I will be applying for my green card soon. I can't even imagine that some anonymous clerk might, with one signature, destroy all my plans, dreams, relationships, hopes, wishes...

Sunday, September 19, 2010

fatism

there is a great entry on shakesville about absolutely disgusting ad for weight loose toxin. It's again portraying at people as sad, miserable and unable to enjoy life in anyway. because obviously only thin, white women can have it.

the author commented much better, so I will quote here part of her entry:

Some fat people do live terrible, unfulfilling, limited lives, and in some cases it may be because they're fat—or because they've got shame, anxiety, and/or rigidly self-imposed boundaries in response to endemic cultural fat hatred. I do not want to disappear those experiences. But those experiences are not, as the above advert (and the similar Realize advert) would have us believe, universal among fat people.

I have known real love and real fear (don't even get me started on romanticizing fear as an experience all humans should have); I have gone skinny-dipping in Lake Michigan (and I've no interest in walking naked in the winter snow, but my fat wouldn't stop me if I did); I have fucked a stranger; blah blah blah. I can also tie my own shoes.

I've also traveled to other continents, lived in another country, ridden roller coasters, gone horseback riding, hiked through the Highlands, been rollerskating and bowling and golfing and rockclimbing and biking, gotten married, gotten divorced, gotten married again, had personal and professional achievements, had personal and professional failures, made friends, lost touch with friends, learned how to cook and tapdance and play piano and milk a cow, played endless video games, wrote a book, rode an elephant, went to prom, went to university, went to Niagra Falls, went to a taping of the Drew Carey Show (don't ask), went to Disneyland, went to Disney World, went to Sesame Place, went up in the Statue of Liberty, went up in the Arch, threw up in a brewery in St.

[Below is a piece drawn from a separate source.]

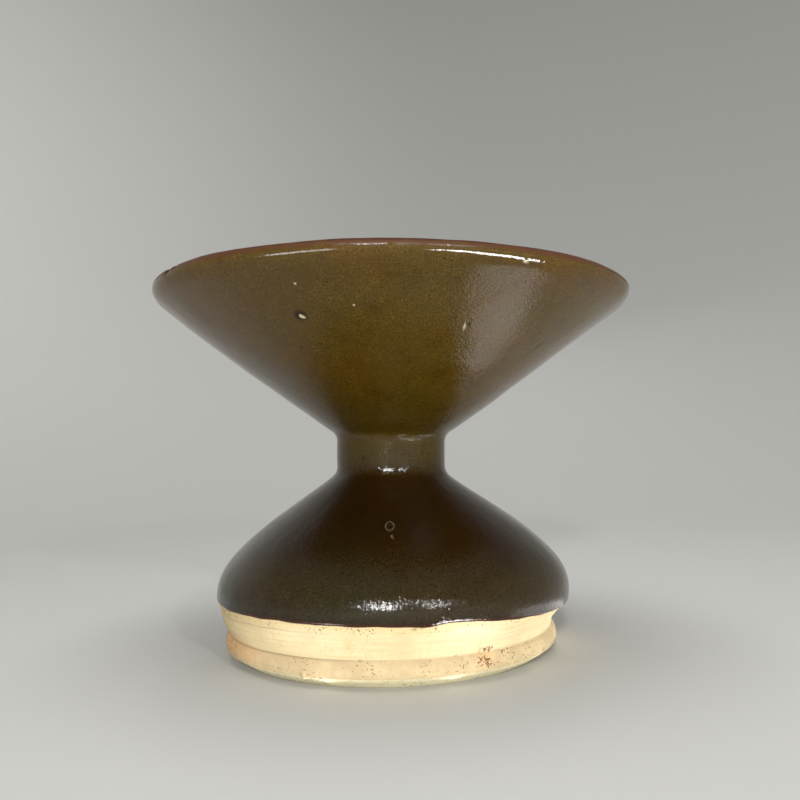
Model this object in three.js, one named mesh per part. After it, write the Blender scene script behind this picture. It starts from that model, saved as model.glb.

Louis, pet a giraffe, bought a house, sold a house, bought another house, struggled financially, splurged stupidly, acquired a disability unrelated to my fat, and a second, visited 44 of the 50 states, watched a calf being born, saw The Matrix: Reloaded in IMAX from the first goddamn row, attended hundreds of rock concerts, got drunk, got high, got sick, got knocked down, got back up again, and flown a kite. That's not a definitive list. Still. All these things I have done, often in the company of other fat people—and I am a fat person.